Tuesday, April 15, 2008

Merci Pierre

Pierre Levy offers us an intriguing insight into what might emerge as citizens more fully realise the potential of the new media environment. Levy primarily explores the theory of collective intelligence and how the web’s fragmentation of knowledge may enable “greater participation in decision making, new models of citizenship and community, and the reciprocal exchange of information” (Jenkins 2002, 158). An interesting aspect of Levy’s philosophy is that he draws an important distinction between “organic social groups” (family), “organised social groups” (institutions), and “self-organised groups” such as virtual communities. He links the emergence of the new knowledge space to the evolutionary changes in communication, the breakdown of geographic constraints and the accumulation of ‘cultural memory’.

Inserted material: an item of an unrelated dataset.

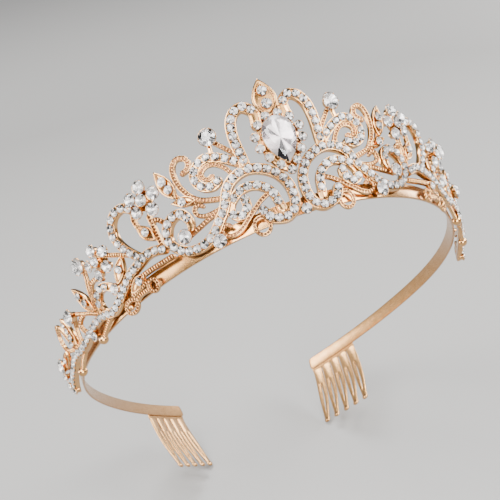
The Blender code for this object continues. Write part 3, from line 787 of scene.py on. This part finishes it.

According to Levy (2000), the future for knowledge communities will be voluntary and defined by “intellectual enterprises and emotional investments”. Levy’s theories are particularly useful as an example of how members may shift from one community to another as interests and needs change. At the same time, he also tells us increasing amounts of people belong to more than one community at the same time. As such, these individuals are held together through a mutual production and exchange of knowledge (Jenkins 2002, 159). Levy’s book Collective Intelligence: Mankind's Emerging World in Cyberspace is also relevant resource in relation to participatory cultures; this is due to the fact that he simplistically highlights the transformation that is continuing to occur throughout the world across online cultural platforms.